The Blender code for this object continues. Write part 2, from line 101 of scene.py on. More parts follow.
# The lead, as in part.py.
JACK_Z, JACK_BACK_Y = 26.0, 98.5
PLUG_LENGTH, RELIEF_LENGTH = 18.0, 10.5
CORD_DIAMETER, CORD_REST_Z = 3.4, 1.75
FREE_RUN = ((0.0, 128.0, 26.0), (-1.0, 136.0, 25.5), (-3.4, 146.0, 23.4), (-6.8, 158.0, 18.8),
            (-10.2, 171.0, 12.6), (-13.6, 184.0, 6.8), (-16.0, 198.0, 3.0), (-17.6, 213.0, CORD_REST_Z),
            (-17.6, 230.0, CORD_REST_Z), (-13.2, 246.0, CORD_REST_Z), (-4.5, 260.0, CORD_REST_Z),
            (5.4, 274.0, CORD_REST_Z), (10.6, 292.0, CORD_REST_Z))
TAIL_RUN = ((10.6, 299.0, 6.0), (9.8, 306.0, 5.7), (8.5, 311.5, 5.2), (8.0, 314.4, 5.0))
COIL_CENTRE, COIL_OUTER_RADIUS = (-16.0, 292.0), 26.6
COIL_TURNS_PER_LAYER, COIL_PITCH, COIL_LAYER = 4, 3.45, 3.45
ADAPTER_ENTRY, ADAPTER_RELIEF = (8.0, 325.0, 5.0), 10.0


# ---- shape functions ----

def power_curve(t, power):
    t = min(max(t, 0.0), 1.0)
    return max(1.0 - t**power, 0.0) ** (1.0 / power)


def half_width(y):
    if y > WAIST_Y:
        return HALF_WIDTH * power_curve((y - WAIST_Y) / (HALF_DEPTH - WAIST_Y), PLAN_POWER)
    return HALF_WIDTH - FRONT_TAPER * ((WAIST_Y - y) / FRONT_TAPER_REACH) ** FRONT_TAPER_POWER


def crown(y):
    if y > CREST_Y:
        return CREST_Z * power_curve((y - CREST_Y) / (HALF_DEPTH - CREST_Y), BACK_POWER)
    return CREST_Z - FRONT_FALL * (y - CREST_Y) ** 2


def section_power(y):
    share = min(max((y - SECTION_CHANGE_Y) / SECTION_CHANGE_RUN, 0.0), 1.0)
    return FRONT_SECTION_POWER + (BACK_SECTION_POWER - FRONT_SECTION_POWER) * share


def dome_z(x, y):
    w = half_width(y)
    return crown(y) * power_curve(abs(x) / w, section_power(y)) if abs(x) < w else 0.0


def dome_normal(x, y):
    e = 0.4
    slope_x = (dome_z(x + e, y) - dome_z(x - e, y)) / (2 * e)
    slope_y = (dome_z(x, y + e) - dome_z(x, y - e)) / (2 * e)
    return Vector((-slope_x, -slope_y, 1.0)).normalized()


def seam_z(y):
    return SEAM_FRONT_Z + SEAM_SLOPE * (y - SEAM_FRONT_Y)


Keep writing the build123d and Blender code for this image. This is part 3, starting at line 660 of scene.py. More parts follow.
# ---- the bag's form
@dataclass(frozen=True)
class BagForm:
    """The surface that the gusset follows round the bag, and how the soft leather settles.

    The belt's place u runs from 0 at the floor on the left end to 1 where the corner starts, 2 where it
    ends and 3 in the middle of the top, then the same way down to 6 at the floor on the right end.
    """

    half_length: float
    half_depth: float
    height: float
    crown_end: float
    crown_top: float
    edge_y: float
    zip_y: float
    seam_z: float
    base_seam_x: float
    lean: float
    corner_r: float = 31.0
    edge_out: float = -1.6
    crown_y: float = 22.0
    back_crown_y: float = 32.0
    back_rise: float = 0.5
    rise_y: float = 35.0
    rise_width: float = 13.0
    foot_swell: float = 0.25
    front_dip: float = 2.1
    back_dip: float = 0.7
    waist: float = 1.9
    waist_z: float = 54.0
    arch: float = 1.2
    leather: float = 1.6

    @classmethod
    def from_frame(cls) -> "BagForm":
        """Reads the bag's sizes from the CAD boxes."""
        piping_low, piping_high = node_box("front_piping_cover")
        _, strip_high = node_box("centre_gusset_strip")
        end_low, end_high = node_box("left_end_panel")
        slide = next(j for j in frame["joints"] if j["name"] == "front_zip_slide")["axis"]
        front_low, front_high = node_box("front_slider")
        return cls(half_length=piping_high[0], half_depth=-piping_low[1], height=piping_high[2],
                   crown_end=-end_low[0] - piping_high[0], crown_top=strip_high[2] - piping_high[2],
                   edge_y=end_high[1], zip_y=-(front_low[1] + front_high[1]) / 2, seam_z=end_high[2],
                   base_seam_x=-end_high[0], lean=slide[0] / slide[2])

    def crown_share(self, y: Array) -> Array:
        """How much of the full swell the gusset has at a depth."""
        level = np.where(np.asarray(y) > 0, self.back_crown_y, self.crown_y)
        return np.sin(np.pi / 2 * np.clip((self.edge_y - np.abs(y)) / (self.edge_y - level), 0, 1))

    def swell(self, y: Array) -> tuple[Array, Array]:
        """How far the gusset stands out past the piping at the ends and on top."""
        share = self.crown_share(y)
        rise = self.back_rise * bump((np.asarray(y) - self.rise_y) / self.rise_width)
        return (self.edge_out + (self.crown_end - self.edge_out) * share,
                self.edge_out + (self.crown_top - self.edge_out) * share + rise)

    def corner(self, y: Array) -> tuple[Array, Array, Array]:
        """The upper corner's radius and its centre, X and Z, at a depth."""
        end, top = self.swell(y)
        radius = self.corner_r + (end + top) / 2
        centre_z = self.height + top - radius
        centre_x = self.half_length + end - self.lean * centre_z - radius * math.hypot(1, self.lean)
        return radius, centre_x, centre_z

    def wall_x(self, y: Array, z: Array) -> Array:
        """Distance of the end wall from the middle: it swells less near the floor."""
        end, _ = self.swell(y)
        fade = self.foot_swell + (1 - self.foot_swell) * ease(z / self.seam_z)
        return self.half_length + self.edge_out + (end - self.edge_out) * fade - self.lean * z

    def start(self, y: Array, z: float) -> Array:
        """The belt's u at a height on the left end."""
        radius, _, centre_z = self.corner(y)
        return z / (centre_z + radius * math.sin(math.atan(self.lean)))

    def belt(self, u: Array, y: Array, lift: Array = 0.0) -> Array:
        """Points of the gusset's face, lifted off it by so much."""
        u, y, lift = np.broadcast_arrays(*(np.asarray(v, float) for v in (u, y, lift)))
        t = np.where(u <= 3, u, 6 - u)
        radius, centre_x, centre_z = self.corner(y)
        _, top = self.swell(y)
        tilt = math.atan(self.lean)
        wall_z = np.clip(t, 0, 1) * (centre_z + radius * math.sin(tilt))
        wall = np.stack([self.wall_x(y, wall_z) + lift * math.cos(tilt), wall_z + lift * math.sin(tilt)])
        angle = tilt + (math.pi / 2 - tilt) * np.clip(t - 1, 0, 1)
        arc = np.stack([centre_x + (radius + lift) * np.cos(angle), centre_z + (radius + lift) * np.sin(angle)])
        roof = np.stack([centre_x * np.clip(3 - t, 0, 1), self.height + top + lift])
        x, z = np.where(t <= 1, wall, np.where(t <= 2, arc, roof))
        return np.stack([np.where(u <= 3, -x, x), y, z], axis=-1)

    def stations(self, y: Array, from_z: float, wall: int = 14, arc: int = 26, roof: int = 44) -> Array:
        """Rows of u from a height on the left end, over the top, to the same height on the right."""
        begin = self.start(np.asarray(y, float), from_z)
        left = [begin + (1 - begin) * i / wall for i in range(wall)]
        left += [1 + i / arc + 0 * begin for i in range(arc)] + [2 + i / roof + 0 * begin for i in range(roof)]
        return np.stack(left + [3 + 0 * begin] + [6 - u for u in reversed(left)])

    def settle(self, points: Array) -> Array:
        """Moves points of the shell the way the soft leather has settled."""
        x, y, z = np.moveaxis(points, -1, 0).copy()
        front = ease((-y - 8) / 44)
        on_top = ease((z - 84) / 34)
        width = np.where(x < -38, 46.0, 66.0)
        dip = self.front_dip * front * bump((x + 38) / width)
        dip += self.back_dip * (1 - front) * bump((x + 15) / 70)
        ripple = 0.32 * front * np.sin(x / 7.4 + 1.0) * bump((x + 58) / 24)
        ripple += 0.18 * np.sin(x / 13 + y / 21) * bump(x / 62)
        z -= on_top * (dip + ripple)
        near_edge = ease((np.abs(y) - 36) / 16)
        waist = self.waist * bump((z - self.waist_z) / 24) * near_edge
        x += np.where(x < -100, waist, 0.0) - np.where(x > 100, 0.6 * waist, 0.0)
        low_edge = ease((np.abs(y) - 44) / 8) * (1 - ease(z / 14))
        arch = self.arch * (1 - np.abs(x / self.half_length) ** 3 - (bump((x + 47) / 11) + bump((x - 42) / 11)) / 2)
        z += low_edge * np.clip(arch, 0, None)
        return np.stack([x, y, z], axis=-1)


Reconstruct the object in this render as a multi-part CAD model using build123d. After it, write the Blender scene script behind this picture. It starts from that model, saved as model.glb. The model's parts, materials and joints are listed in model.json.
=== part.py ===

::::::::::

Exercise brief
Go through the records and pull out each line that includes the word "More".

Exercise response
The Blender code for this object continues. Write part 2, from line 101 of scene.py on. More parts follow.
Keep writing the build123d and Blender code for this image. This is part 3, starting at line 660 of scene.py. More parts follow.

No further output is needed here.